Today's a mixed bag; there hasn't been as much of it as I'd thought there would be and It's been mostly half-hearted chore work. I stayed up a bit later than I wanted last night (as in several hours) reading through Howl's Moving Castle, which I'm liking more as I go along and which I'll send home to Ellie when I'm done with it. It's by one of our favorite YA-Fantasy authors and was the inspiration for the new Miyazaki film of the same name, which someone should see and tell me how it is. "But you're in Japan," you say. "Can't you just see it yourself?" Au contraire. True, I'm in Japan: here's where the anime comes from, here's where the Kurosawa films come from, here's where a bevy of good martial arts and action movies come from, my favorite TV show Abarenbo Shogun, a whole world of manga, haiku, art films. But I can't see any of them. I'm in Japan, where everything's in JAPANESE. It's one of those forehead-slapping moments of realization, something that should have been blindingly obvious all along but only dawned on you in a video store two nights ago as you considered renting "Ran." On the same token, I'm denied access to French or Spanish or Chinese films too: they're subtitled alright, but not in friendly friendly English.
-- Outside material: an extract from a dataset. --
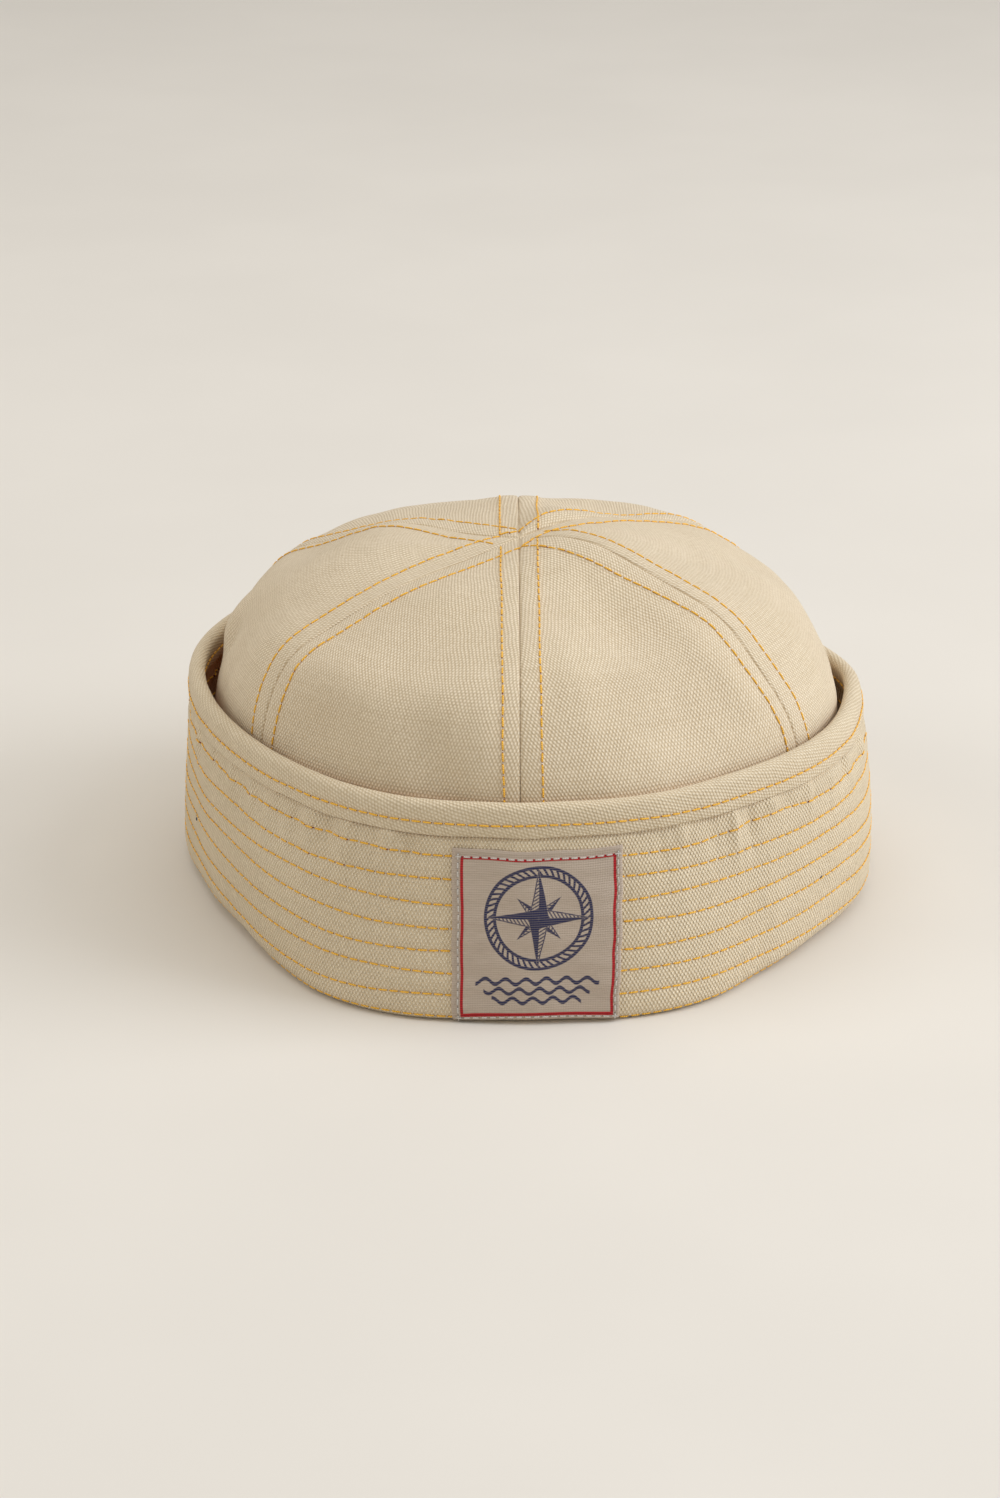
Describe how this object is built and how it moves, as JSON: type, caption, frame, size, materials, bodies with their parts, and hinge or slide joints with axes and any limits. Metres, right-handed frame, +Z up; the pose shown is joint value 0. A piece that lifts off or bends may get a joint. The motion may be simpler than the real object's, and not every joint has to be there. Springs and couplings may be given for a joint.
{
  "type": "sailor cap",
  "caption": "Canvas sailor cap: a domed crown of sewn panels inside a deep turned-up brim, with a bound rim, rows of stitching and a square label at the front",
  "frame": {"origin": "on the surface that the cap stands on, under the middle of its outline", "axes": "+Z up; the front of the cap, with the label, faces -Y; +X is on the right of someone who looks at the front"},
  "size_m": [0.1972, 0.202, 0.1031],
  "materials": {
    "canvas_crown": "matte plain-weave cotton canvas, natural",
    "canvas_brim": "matte plain-weave cotton canvas, quilted by rows of stitching",
    "canvas_binding": "matte cotton canvas cut on the bias",
    "label_satin": "woven satin label, taupe ground"
  },
  "bodies": {
    "root": {"crown_panel_back_left": "canvas_crown", "crown_panel_left": "canvas_crown", "crown_panel_front_left": "canvas_crown", "crown_panel_front_right": "canvas_crown", "crown_panel_right": "canvas_crown", "crown_panel_back_right": "canvas_crown", "brim": "canvas_brim", "brim_binding": "canvas_binding", "front_label": "label_satin"}
  },
  "joints": []
}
As Pepe Le Peu would say, "Le sigh!"

But a trip to the video store means that I must have got my gaijin card, my alien registration card, and now the world of points-cards and store accounts is at my greedy fingertips. The first day I got my gaijin card I raced right to the Tsutaya, the rental place a few blocks away, and walked out the proud leasor of Bill & Ted's Excellent Adventure. Haven't seen it in years, and it was hysterical. Made all the funnier by a surprising cultural relevance: "Bill," says Keanu, "Strange things are afoot at the Circle K." Although they apparently have them in San Demas, CA, the Circle K convienience store is a stranger to the East Coast ... but not to Japan! Here it's one of the most common conbini chains, the sight of many a microwave gyoza or late-night beer run and the hang-out for neighborhood highschoolers ditching cerfew. An interesting picture, Bill & Ted, very American in ways that must not be totally obvious to Japanese viewers -- things like the California surfer-dude accents probably don't call up any immediate connotative markers like they do for us, and even the film's marked vocabulary probably doesn't transfer: they didn't seem to have any way to consistantly subtitle any of the key phrases in the movie: "excellent," "dude," or "party on!" But on top of all the cultural baloney, it was also just a great movie to watch. Its stupidity is almost sheer genius, especially the parts with Napoleon eating the little kid's ice cream and cheating at bowling.

My more recent rental experience was not as satisfactory: after being assured that both the Road to Perdition and 12 Monkeys (minkeys?) were both going to be in English I ended up with a 50-50 split ... or maybe a 60-40 split, since the previews on the Road to Perdition tape were in English, even though the movie wasn't. Decievers!

But the movie-watching highlight of my life in Japan came earlier this week with two girls in Matsuyama, my friend Miyuki and her friend Ayako. You want internationalization? Two words: Mary Poppins. They made dinner and we rented Mary Poppins. We're coasting along watching it, sitting on the floor in Miyuki's sparse apartment and eating a full course of tofuey misoey soup, rice, a weird chicken-wings-and-veggies-cooked-in-ketchup kind of dish and a yummy canned fruit served in juice, soda, and italian ice desserty dish, and none of us are really too into the movie. On the one hand it was at least a break from belabored quasi-lingual conversation we'd been working at all night, which itself is fun and real but exhausting for everyone. On the other hand it's really not a very exciting movie in a lot of ways, and the otherwise engaging quaintness and subtlety of the movie's victoriana worldview seems to be lost on both Miyuki and Ayako; and you can't even commisserate about Dick van Dyke's abominable cockney accent, it's just lost on them. So we're all just barely staying with it, and then they jump into the chalk. And it's lovely. Once Dick van Dyke shuts up and just starts dancing with those Penguins, the whole movie's suddenly exciting again. And then the magic happens, or should I say, the magic word: IIIIIIIIIIIT'S......

Supercalifrajelisticexpialedocious!
Even though the sound it makes it something quite atrocious!
If you say it loud enough you'll always sound precocious:
Supercalifrajelisticexpialedocious!


Super california expedition syrup lolly osis? Suupa colly fraggle whistle jingle halitosis? Supra curly frashelipstick ....? It was
hysterical. After about fifteen minutes and several rounds of back and forth transliteration, me writing it in English and them writing in Katakana and us comparing, and rewinding and pausing it so we could see the katakana subtitle, and lots of singing and shouting and laughing so hard we were all almost shooting fruit juice out of our noses, Ayako could get it if she squeezed her eyes shut and balled her hands into fists and sang it at lightning speed at the top of her lungs, and Miyuki was completely hopeless: "santa claus's frijjle lissik...." I told them I remember having the same hysterical conversation with my sister every week or so for maybe the three years before I turned 7. I also told them it was one of the most famous songs in America, which is probably true, and that any time they met an American or almost any other English speaking native, they could always make them laugh by singing it, which is definately true. Who would have thought? Internationalization in a word: "ssssssupercalifrajelisticexpialedocious!" Dumm diddle iddle iddle dum diddle ay!